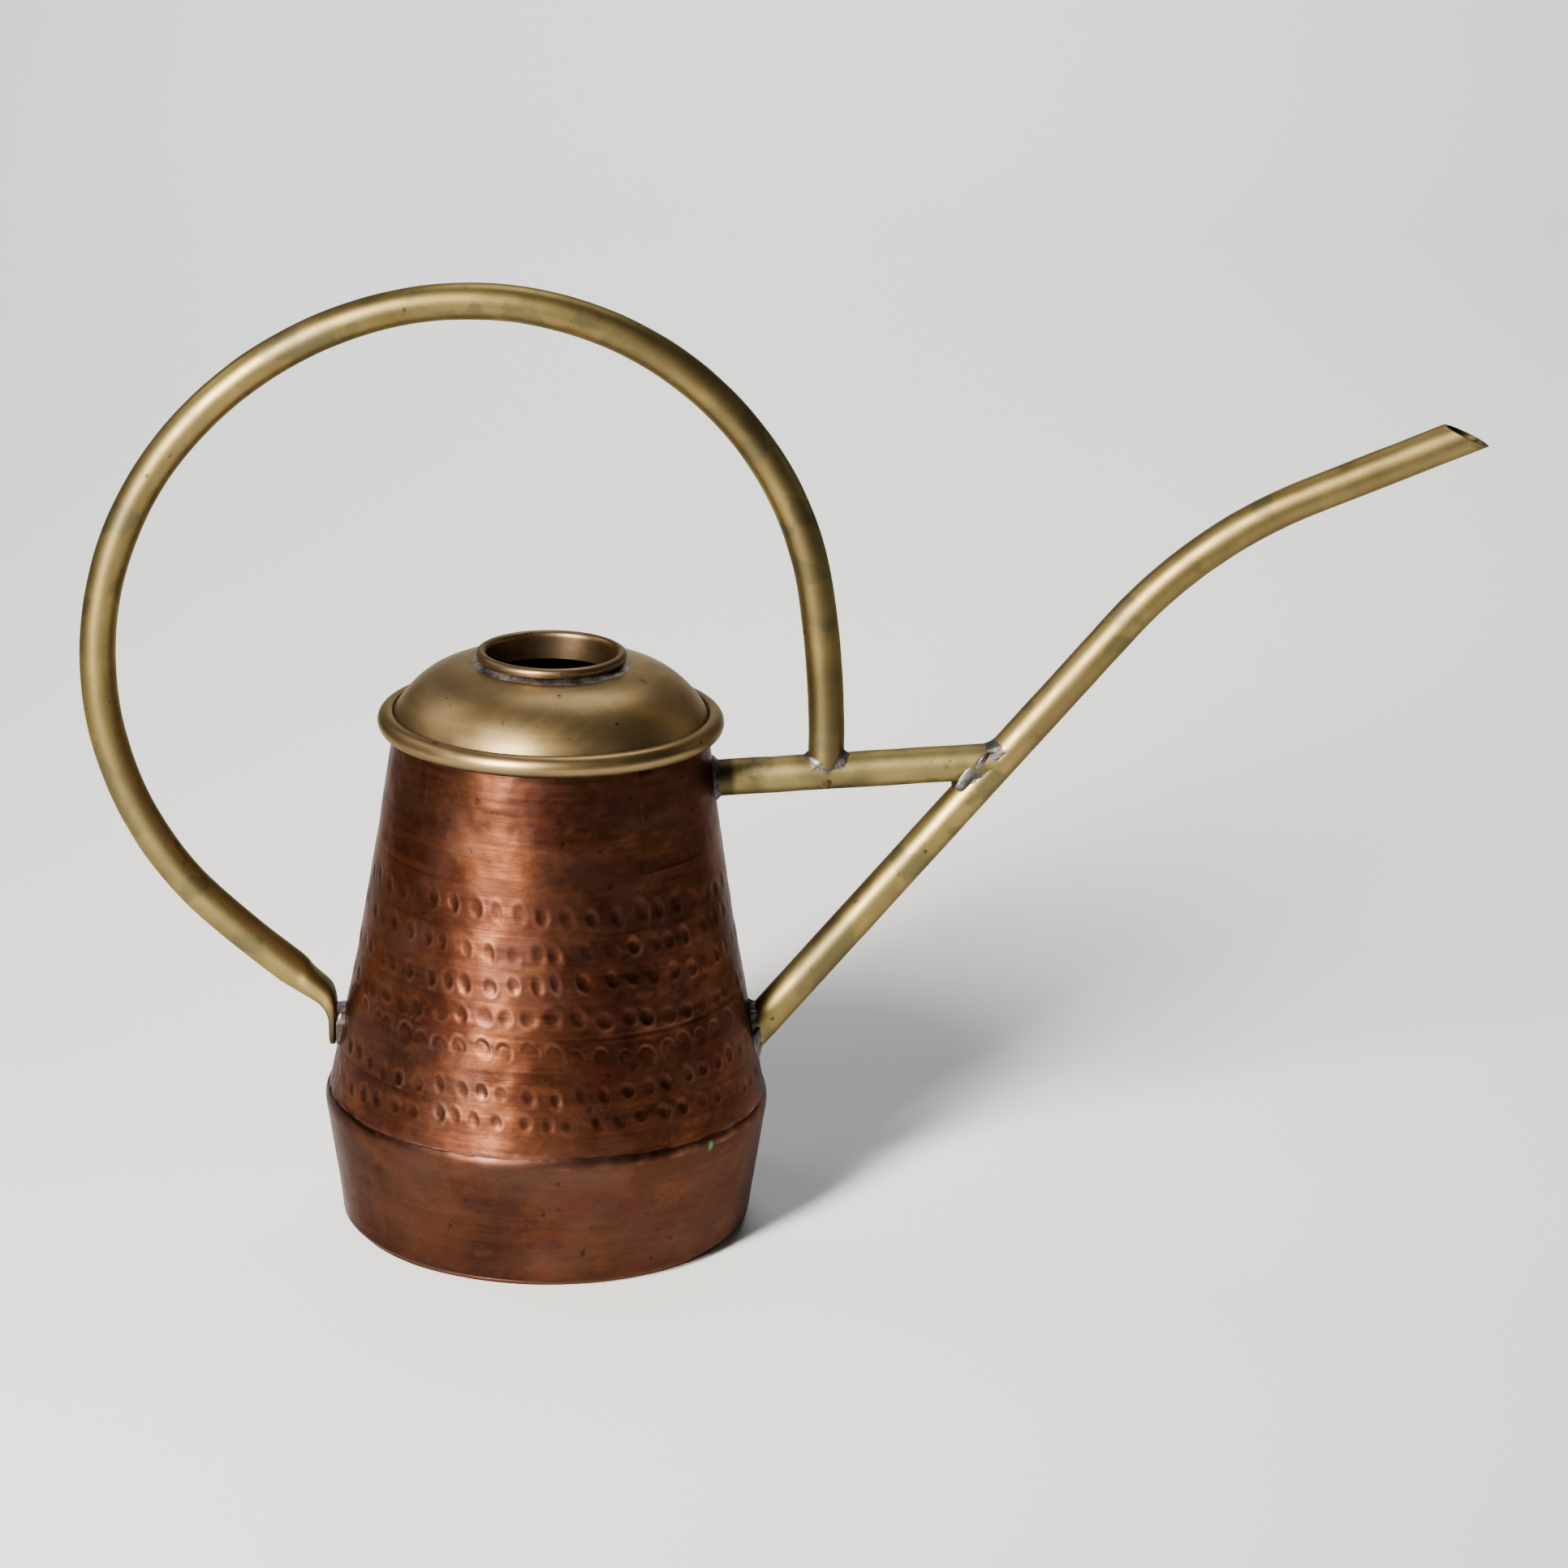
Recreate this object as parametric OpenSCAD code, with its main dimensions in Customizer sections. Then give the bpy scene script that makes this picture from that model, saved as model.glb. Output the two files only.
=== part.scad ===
// Long spout watering can: copper sheet body, spun brass cover, brass tube handle and spout.
// Origin: centre of the foot, on the axis of the body. +Z up, +X towards the spout.
// Every joint is soldered, so nothing moves.

/* [Body] */
// Diameter of the foot ring the can stands on
foot_d = 124.4; // [100:0.2:160]
// Height of the foot ring
foot_h = 1.5; // [1:0.1:4]
// Diameter of the lower drum just above its rounded foot
drum_bottom_d = 129.8; // [104:0.2:166]
// Height of the rounded foot of the lower drum
foot_round_h = 4.6; // [3:0.1:8]
// Largest diameter of the body, at the shoulder
shoulder_d = 141; // [112:0.5:180]
// Height of the shoulder above the foot
shoulder_h = 42; // [30:0.5:60]
// Outer diameter of the upper cone at its top edge
cone_top_d = 98.1; // [80:0.1:125]
// Height of the top edge of the upper cone above the foot
cone_top_h = 162.6; // [130:0.2:200]
// How far the side of the upper cone is drawn in halfway up
waist_in = 1.3; // [0:0.1:4]
// Thickness of the copper sheet
wall_t = 0.7; // [0.5:0.1:2]
// Height of the drum edge that laps over the upper cone
shoulder_lap_h = 2.6; // [1:0.1:6]
// Width of the lapped seam down each sheet
seam_w = 6; // [4:0.5:12]
// Where the drum seam lies, turned from +X
drum_seam_at = 221; // [180:1:360]
// Where the cone seam lies, turned from +X
cone_seam_at = 303; // [180:1:360]

/* [Cover] */
// Radius of the round rolled bead on the edge of the cover
bead_r = 3.4; // [2:0.1:6]
// Thickness of the brass sheet of the cover
cover_t = 0.9; // [0.6:0.1:2]
// How far the middle of the bead lies outside the top edge of the cone
bead_out = 1.65; // [1:0.05:3]
// Height of the cover at its middle above the top edge of the cone
dome_h = 21.1; // [14:0.1:32]
// How boxy the cover is: 2 is shallow and round, 6 is flat with a steep edge
dome_power = 5; // [2:0.1:6]

/* [Filler mouth] */
// Inner diameter of the filler mouth
mouth_d = 40.6; // [30:0.2:56]
// Thickness of the mouth wall
mouth_t = 0.9; // [0.6:0.1:2]
// Radius of the rolled lip round the mouth
lip_r = 1.65; // [1:0.05:3]
// Height of the lip centre above the top of the cover
lip_up = 2.5; // [1.5:0.1:8]
// How far the mouth wall hangs down inside the cover
mouth_drop = 4.6; // [2:0.1:12]
// Gap between the mouth wall and the hole in the cover, filled with solder
mouth_clear = 0.1; // [0.05:0.05:0.4]

/* [Tubes] */
// Outer diameter of the spout tube
tube_d = 11.6; // [8:0.1:16]
// Outer diameter of the brace tube
brace_d = 11.45; // [8:0.05:16]
// Outer diameter of the handle tube
hoop_d = 11.3; // [8:0.1:16]
// Wall thickness of the tubes
tube_t = 1; // [0.6:0.1:2]

/* [Spout] */
// Height on the body axis side where the spout axis meets the cone
spout_root_h = 62.4; // [50:0.2:90]
// How far the spout tube reaches in past the outside of the cone
spout_in = 8; // [6:0.5:16]
// Rise of the straight part of the spout, measured from level
spout_rise = 50.2; // [40:0.2:65]
// Length of the straight part from the cone to the bend
spout_run = 175.5; // [140:0.5:220]
// Bend radius of the spout
spout_bend_r = 149; // [100:1:220]
// Angle the spout is bent over by
spout_bend = 27.3; // [10:0.1:45]
// Length of the straight part after the bend, measured on the axis
spout_tip_run = 51.8; // [30:0.2:80]
// Angle between the slanted cut of the tip and the spout axis
tip_cut = 47; // [30:1:90]
// Gap between the spout and its hole in the cone, filled with solder
spout_clear = 0.1; // [0.05:0.05:0.4]

/* [Brace] */
// Height of the brace axis where it meets the cone
brace_h = 146.1; // [120:0.2:158]
// Rise of the brace towards the spout, measured from level
brace_rise = 4.2; // [0:0.1:12]

/* [Handle] */
// How far the front leg of the hoop stands out from the body axis
hoop_front_x = 86.3; // [76:0.1:104]
// Direction of the front leg where it leaves the brace, measured from level
hoop_lean = 89; // [80:0.1:100]
// Bend radius of the front leg
leg_r = 312; // [250:1:380]
// Angle of the bend of the front leg
leg_bend = 11; // [6:0.1:14]
// Bend radius over the top
top_r = 108.1; // [88:0.1:132]
// Angle of the bend over the top
top_bend = 95.6; // [80:0.1:100]
// Bend radius behind the top
back_r = 121.6; // [100:0.1:146]
// Angle of the bend behind the top
back_bend = 37.8; // [30:0.1:45]
// Bend radius of the lower back of the hoop
low_r = 109.9; // [90:0.1:132]
// Angle of the bend of the lower back of the hoop
low_bend = 84.1; // [70:0.1:90]
// Length of the nearly straight tail before the tube is pressed flat
tail_run = 30.5; // [20:0.5:40]
// Bend angle of the tail
tail_bend = 4.7; // [2:0.1:8]
// Thickness of the tail where it is pressed flat
tab_t = 2.5; // [1.6:0.1:4]
// Width of the flat tab
tab_w = 16; // [12:0.5:20]
// Height of the lower end of the tab above the foot
tab_low_h = 57; // [48:0.5:70]
// Gap between the tab and the cone at the lower end of the tab
tab_gap = 0.2; // [0.1:0.05:1]

/* [Solder] */
// How far the solder stands out along the surfaces it joins
fillet_w = 2.2; // [1:0.1:4]
// How high the solder stands off a surface
fillet_h = 1.1; // [0.6:0.1:2]

/* [Hidden] */
$fn = 180;
foot_r = foot_d / 2;
drum_r0 = drum_bottom_d / 2;
shoulder_r = shoulder_d / 2;
cone_r0 = shoulder_r - wall_t;
cone_r1 = cone_top_d / 2;
cone_run = cone_top_h - shoulder_h;
tube_r = tube_d / 2;
brace_rad = brace_d / 2;
hoop_rad = hoop_d / 2;
// Every second piece of a bent tube is this much thinner in the wall on each side and reaches into
// its neighbours, so that the pieces make one tube
key_t = 0.02;
key_run = 0.4;
// Outside radius of the upper cone at a height
function cone_r(z) = cone_r0 + (cone_r1 - cone_r0) * (z - shoulder_h) / cone_run
  - 4 * waist_in * (z - shoulder_h) / cone_run * (cone_top_h - z) / cone_run;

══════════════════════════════

Without leaving anything out, quote all the data.

**Written reply**
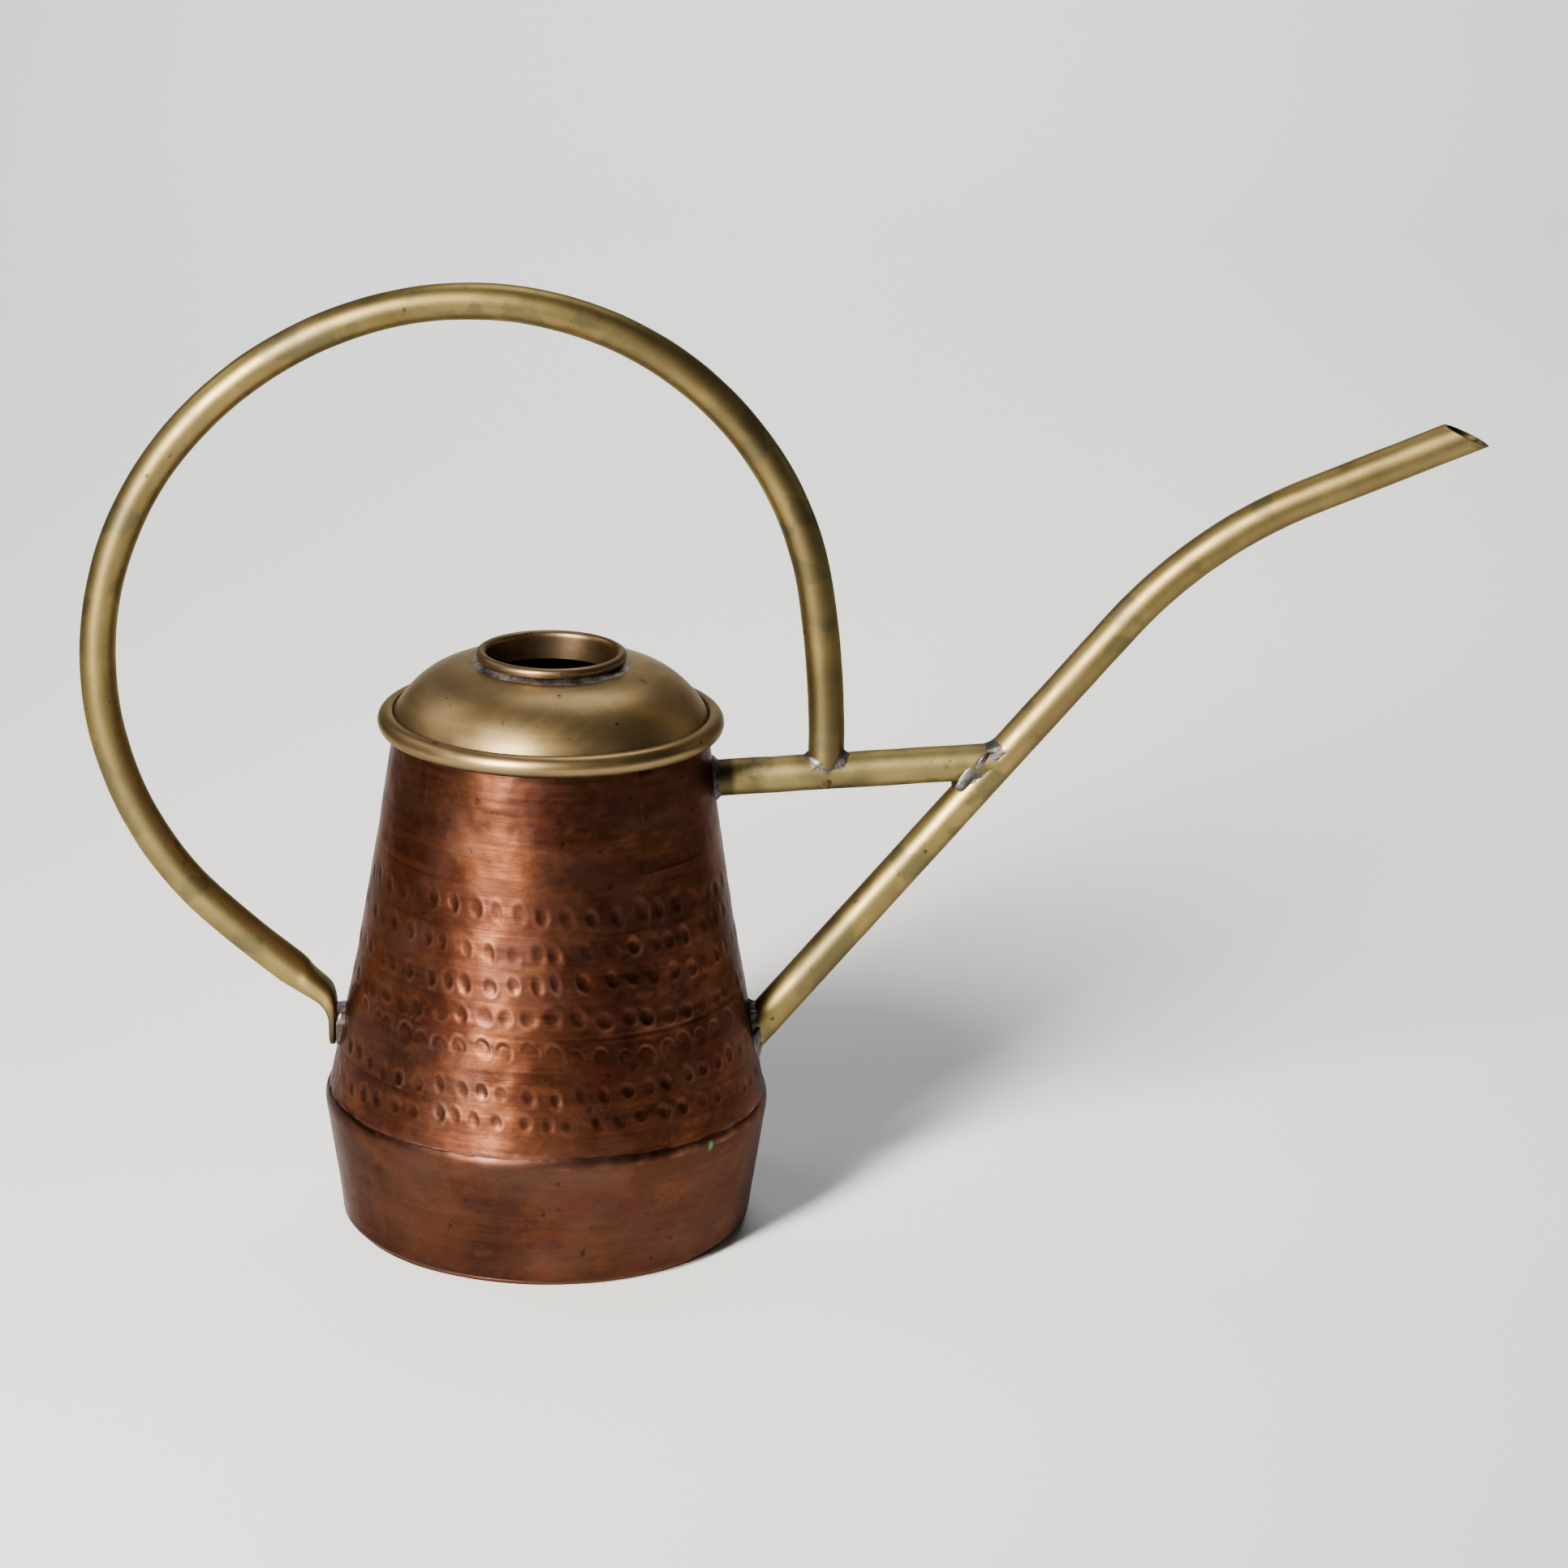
Recreate this object as parametric OpenSCAD code, with its main dimensions in Customizer sections. Then give the bpy scene script that makes this picture from that model, saved as model.glb. Output the two files only.
=== part.scad ===
// Long spout watering can: copper sheet body, spun brass cover, brass tube handle and spout.
// Origin: centre of the foot, on the axis of the body. +Z up, +X towards the spout.
// Every joint is soldered, so nothing moves.

/* [Body] */
// Diameter of the foot ring the can stands on
foot_d = 124.4; // [100:0.2:160]
// Height of the foot ring
foot_h = 1.5; // [1:0.1:4]
// Diameter of the lower drum just above its rounded foot
drum_bottom_d = 129.8; // [104:0.2:166]
// Height of the rounded foot of the lower drum
foot_round_h = 4.6; // [3:0.1:8]
// Largest diameter of the body, at the shoulder
shoulder_d = 141; // [112:0.5:180]
// Height of the shoulder above the foot
shoulder_h = 42; // [30:0.5:60]
// Outer diameter of the upper cone at its top edge
cone_top_d = 98.1; // [80:0.1:125]
// Height of the top edge of the upper cone above the foot
cone_top_h = 162.6; // [130:0.2:200]
// How far the side of the upper cone is drawn in halfway up
waist_in = 1.3; // [0:0.1:4]
// Thickness of the copper sheet
wall_t = 0.7; // [0.5:0.1:2]
// Height of the drum edge that laps over the upper cone
shoulder_lap_h = 2.6; // [1:0.1:6]
// Width of the lapped seam down each sheet
seam_w = 6; // [4:0.5:12]
// Where the drum seam lies, turned from +X
drum_seam_at = 221; // [180:1:360]
// Where the cone seam lies, turned from +X
cone_seam_at = 303; // [180:1:360]

/* [Cover] */
// Radius of the round rolled bead on the edge of the cover
bead_r = 3.4; // [2:0.1:6]
// Thickness of the brass sheet of the cover
cover_t = 0.9; // [0.6:0.1:2]
// How far the middle of the bead lies outside the top edge of the cone
bead_out = 1.65; // [1:0.05:3]
// Height of the cover at its middle above the top edge of the cone
dome_h = 21.1; // [14:0.1:32]
// How boxy the cover is: 2 is shallow and round, 6 is flat with a steep edge
dome_power = 5; // [2:0.1:6]

/* [Filler mouth] */
// Inner diameter of the filler mouth
mouth_d = 40.6; // [30:0.2:56]
// Thickness of the mouth wall
mouth_t = 0.9; // [0.6:0.1:2]
// Radius of the rolled lip round the mouth
lip_r = 1.65; // [1:0.05:3]
// Height of the lip centre above the top of the cover
lip_up = 2.5; // [1.5:0.1:8]
// How far the mouth wall hangs down inside the cover
mouth_drop = 4.6; // [2:0.1:12]
// Gap between the mouth wall and the hole in the cover, filled with solder
mouth_clear = 0.1; // [0.05:0.05:0.4]

/* [Tubes] */
// Outer diameter of the spout tube
tube_d = 11.6; // [8:0.1:16]
// Outer diameter of the brace tube
brace_d = 11.45; // [8:0.05:16]
// Outer diameter of the handle tube
hoop_d = 11.3; // [8:0.1:16]
// Wall thickness of the tubes
tube_t = 1; // [0.6:0.1:2]

/* [Spout] */
// Height on the body axis side where the spout axis meets the cone
spout_root_h = 62.4; // [50:0.2:90]
// How far the spout tube reaches in past the outside of the cone
spout_in = 8; // [6:0.5:16]
// Rise of the straight part of the spout, measured from level
spout_rise = 50.2; // [40:0.2:65]
// Length of the straight part from the cone to the bend
spout_run = 175.5; // [140:0.5:220]
// Bend radius of the spout
spout_bend_r = 149; // [100:1:220]
// Angle the spout is bent over by
spout_bend = 27.3; // [10:0.1:45]
// Length of the straight part after the bend, measured on the axis
spout_tip_run = 51.8; // [30:0.2:80]
// Angle between the slanted cut of the tip and the spout axis
tip_cut = 47; // [30:1:90]
// Gap between the spout and its hole in the cone, filled with solder
spout_clear = 0.1; // [0.05:0.05:0.4]

/* [Brace] */
// Height of the brace axis where it meets the cone
brace_h = 146.1; // [120:0.2:158]
// Rise of the brace towards the spout, measured from level
brace_rise = 4.2; // [0:0.1:12]

/* [Handle] */
// How far the front leg of the hoop stands out from the body axis
hoop_front_x = 86.3; // [76:0.1:104]
// Direction of the front leg where it leaves the brace, measured from level
hoop_lean = 89; // [80:0.1:100]
// Bend radius of the front leg
leg_r = 312; // [250:1:380]
// Angle of the bend of the front leg
leg_bend = 11; // [6:0.1:14]
// Bend radius over the top
top_r = 108.1; // [88:0.1:132]
// Angle of the bend over the top
top_bend = 95.6; // [80:0.1:100]
// Bend radius behind the top
back_r = 121.6; // [100:0.1:146]
// Angle of the bend behind the top
back_bend = 37.8; // [30:0.1:45]
// Bend radius of the lower back of the hoop
low_r = 109.9; // [90:0.1:132]
// Angle of the bend of the lower back of the hoop
low_bend = 84.1; // [70:0.1:90]
// Length of the nearly straight tail before the tube is pressed flat
tail_run = 30.5; // [20:0.5:40]
// Bend angle of the tail
tail_bend = 4.7; // [2:0.1:8]
// Thickness of the tail where it is pressed flat
tab_t = 2.5; // [1.6:0.1:4]
// Width of the flat tab
tab_w = 16; // [12:0.5:20]
// Height of the lower end of the tab above the foot
tab_low_h = 57; // [48:0.5:70]
// Gap between the tab and the cone at the lower end of the tab
tab_gap = 0.2; // [0.1:0.05:1]

/* [Solder] */
// How far the solder stands out along the surfaces it joins
fillet_w = 2.2; // [1:0.1:4]
// How high the solder stands off a surface
fillet_h = 1.1; // [0.6:0.1:2]

/* [Hidden] */
$fn = 180;
foot_r = foot_d / 2;
drum_r0 = drum_bottom_d / 2;
shoulder_r = shoulder_d / 2;
cone_r0 = shoulder_r - wall_t;
cone_r1 = cone_top_d / 2;
cone_run = cone_top_h - shoulder_h;
tube_r = tube_d / 2;
brace_rad = brace_d / 2;
hoop_rad = hoop_d / 2;
// Every second piece of a bent tube is this much thinner in the wall on each side and reaches into
// its neighbours, so that the pieces make one tube
key_t = 0.02;
key_run = 0.4;
// Outside radius of the upper cone at a height
function cone_r(z) = cone_r0 + (cone_r1 - cone_r0) * (z - shoulder_h) / cone_run
  - 4 * waist_in * (z - shoulder_h) / cone_run * (cone_top_h - z) / cone_run;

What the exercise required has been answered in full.